• Exercise data:
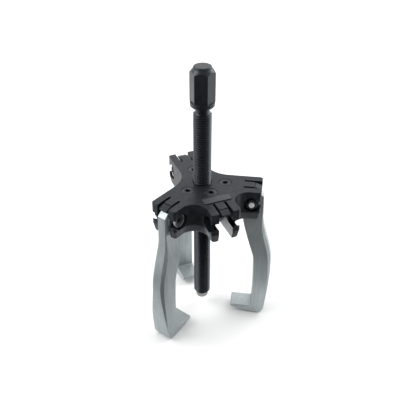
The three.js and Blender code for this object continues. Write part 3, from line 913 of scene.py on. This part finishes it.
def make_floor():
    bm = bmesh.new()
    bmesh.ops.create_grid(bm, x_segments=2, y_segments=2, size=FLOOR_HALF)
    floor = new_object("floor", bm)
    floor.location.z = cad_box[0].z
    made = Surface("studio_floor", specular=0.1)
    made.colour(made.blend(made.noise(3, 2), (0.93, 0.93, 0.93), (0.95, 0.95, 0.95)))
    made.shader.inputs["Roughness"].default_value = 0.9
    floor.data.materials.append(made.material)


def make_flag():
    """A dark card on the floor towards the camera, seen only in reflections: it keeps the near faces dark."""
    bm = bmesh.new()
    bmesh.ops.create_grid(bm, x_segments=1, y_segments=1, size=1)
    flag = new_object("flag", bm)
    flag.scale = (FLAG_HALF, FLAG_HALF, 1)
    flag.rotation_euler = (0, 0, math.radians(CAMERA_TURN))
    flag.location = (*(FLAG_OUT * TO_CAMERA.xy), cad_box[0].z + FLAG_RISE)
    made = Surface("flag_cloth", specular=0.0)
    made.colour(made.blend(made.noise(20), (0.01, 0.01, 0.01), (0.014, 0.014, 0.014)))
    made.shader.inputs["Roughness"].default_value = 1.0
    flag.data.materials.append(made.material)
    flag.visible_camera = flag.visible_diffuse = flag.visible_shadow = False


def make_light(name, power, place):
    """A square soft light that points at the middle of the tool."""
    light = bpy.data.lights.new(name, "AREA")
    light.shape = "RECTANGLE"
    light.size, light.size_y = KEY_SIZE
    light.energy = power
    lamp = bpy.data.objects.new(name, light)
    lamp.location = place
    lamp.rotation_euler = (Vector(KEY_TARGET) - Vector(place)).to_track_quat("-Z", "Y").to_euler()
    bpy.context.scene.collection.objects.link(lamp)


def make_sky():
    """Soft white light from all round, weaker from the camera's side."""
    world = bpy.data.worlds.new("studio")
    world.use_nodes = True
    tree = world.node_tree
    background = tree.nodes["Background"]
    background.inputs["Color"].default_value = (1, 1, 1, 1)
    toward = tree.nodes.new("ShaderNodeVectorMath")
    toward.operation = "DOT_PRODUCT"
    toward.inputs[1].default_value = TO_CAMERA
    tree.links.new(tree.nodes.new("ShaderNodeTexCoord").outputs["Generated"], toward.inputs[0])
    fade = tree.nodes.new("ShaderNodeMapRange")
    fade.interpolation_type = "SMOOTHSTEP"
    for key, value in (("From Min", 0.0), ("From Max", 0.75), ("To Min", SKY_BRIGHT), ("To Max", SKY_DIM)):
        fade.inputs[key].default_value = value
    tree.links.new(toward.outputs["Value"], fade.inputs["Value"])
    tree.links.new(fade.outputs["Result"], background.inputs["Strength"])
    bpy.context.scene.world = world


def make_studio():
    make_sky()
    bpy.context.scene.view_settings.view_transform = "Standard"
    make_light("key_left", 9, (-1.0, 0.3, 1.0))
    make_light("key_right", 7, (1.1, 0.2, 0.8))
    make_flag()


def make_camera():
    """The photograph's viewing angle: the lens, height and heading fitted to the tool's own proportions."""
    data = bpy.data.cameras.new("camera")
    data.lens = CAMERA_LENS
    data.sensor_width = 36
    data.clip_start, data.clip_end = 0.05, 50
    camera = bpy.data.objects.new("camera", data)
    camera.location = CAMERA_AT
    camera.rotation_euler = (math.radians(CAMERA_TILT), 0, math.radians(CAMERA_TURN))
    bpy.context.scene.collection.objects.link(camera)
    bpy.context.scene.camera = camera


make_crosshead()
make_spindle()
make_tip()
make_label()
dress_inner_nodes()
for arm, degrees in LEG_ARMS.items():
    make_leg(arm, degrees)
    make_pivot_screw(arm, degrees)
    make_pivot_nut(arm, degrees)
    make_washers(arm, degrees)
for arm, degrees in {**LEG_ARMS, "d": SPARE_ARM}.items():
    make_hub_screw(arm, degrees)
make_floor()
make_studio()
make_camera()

--

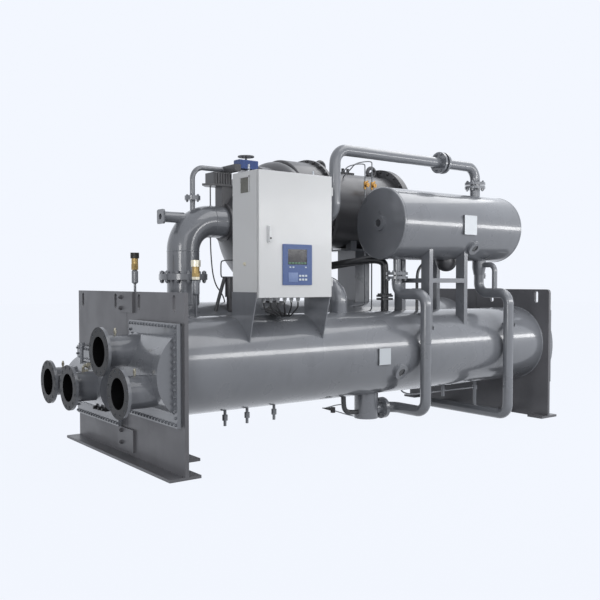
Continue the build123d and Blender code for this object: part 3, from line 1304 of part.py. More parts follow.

• Work to do: Using the entries above, give again exactly the lines from the line holding "The three.js and" through the line holding "bpy.context.scene.collection.objects.link(lamp)". Include both end lines and nothing else.

• Response to this task:
The three.js and Blender code for this object continues. Write part 3, from line 913 of scene.py on. This part finishes it.
def make_floor():
    bm = bmesh.new()
    bmesh.ops.create_grid(bm, x_segments=2, y_segments=2, size=FLOOR_HALF)
    floor = new_object("floor", bm)
    floor.location.z = cad_box[0].z
    made = Surface("studio_floor", specular=0.1)
    made.colour(made.blend(made.noise(3, 2), (0.93, 0.93, 0.93), (0.95, 0.95, 0.95)))
    made.shader.inputs["Roughness"].default_value = 0.9
    floor.data.materials.append(made.material)


def make_flag():
    """A dark card on the floor towards the camera, seen only in reflections: it keeps the near faces dark."""
    bm = bmesh.new()
    bmesh.ops.create_grid(bm, x_segments=1, y_segments=1, size=1)
    flag = new_object("flag", bm)
    flag.scale = (FLAG_HALF, FLAG_HALF, 1)
    flag.rotation_euler = (0, 0, math.radians(CAMERA_TURN))
    flag.location = (*(FLAG_OUT * TO_CAMERA.xy), cad_box[0].z + FLAG_RISE)
    made = Surface("flag_cloth", specular=0.0)
    made.colour(made.blend(made.noise(20), (0.01, 0.01, 0.01), (0.014, 0.014, 0.014)))
    made.shader.inputs["Roughness"].default_value = 1.0
    flag.data.materials.append(made.material)
    flag.visible_camera = flag.visible_diffuse = flag.visible_shadow = False


def make_light(name, power, place):
    """A square soft light that points at the middle of the tool."""
    light = bpy.data.lights.new(name, "AREA")
    light.shape = "RECTANGLE"
    light.size, light.size_y = KEY_SIZE
    light.energy = power
    lamp = bpy.data.objects.new(name, light)
    lamp.location = place
    lamp.rotation_euler = (Vector(KEY_TARGET) - Vector(place)).to_track_quat("-Z", "Y").to_euler()
    bpy.context.scene.collection.objects.link(lamp)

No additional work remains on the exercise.